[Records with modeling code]

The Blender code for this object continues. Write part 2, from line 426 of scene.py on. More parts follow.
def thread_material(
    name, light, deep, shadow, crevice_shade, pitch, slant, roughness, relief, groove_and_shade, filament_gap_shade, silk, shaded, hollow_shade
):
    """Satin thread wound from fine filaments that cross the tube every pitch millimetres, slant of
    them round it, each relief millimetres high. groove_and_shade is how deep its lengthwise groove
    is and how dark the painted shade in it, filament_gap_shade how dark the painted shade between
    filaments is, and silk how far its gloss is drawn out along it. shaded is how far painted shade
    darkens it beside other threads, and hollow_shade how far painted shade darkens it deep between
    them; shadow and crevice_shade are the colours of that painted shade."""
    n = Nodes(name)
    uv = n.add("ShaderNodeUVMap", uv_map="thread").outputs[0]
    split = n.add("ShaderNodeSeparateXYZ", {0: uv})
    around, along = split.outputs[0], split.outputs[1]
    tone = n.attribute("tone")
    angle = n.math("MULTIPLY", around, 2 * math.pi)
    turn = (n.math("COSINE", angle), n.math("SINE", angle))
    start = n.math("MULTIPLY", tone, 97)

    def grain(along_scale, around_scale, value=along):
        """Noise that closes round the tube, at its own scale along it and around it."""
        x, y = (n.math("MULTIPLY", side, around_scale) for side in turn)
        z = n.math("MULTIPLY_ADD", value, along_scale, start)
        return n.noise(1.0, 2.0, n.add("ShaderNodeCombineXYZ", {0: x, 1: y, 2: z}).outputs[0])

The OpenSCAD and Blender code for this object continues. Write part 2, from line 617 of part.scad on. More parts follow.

→ Directive:
Write the data out again in full and exactly.

→ Finished exercise:
The Blender code for this object continues. Write part 2, from line 426 of scene.py on. More parts follow.
def thread_material(
    name, light, deep, shadow, crevice_shade, pitch, slant, roughness, relief, groove_and_shade, filament_gap_shade, silk, shaded, hollow_shade
):
    """Satin thread wound from fine filaments that cross the tube every pitch millimetres, slant of
    them round it, each relief millimetres high. groove_and_shade is how deep its lengthwise groove
    is and how dark the painted shade in it, filament_gap_shade how dark the painted shade between
    filaments is, and silk how far its gloss is drawn out along it. shaded is how far painted shade
    darkens it beside other threads, and hollow_shade how far painted shade darkens it deep between
    them; shadow and crevice_shade are the colours of that painted shade."""
    n = Nodes(name)
    uv = n.add("ShaderNodeUVMap", uv_map="thread").outputs[0]
    split = n.add("ShaderNodeSeparateXYZ", {0: uv})
    around, along = split.outputs[0], split.outputs[1]
    tone = n.attribute("tone")
    angle = n.math("MULTIPLY", around, 2 * math.pi)
    turn = (n.math("COSINE", angle), n.math("SINE", angle))
    start = n.math("MULTIPLY", tone, 97)

    def grain(along_scale, around_scale, value=along):
        """Noise that closes round the tube, at its own scale along it and around it."""
        x, y = (n.math("MULTIPLY", side, around_scale) for side in turn)
        z = n.math("MULTIPLY_ADD", value, along_scale, start)
        return n.noise(1.0, 2.0, n.add("ShaderNodeCombineXYZ", {0: x, 1: y, 2: z}).outputs[0])

The OpenSCAD and Blender code for this object continues. Write part 2, from line 617 of part.scad on. More parts follow.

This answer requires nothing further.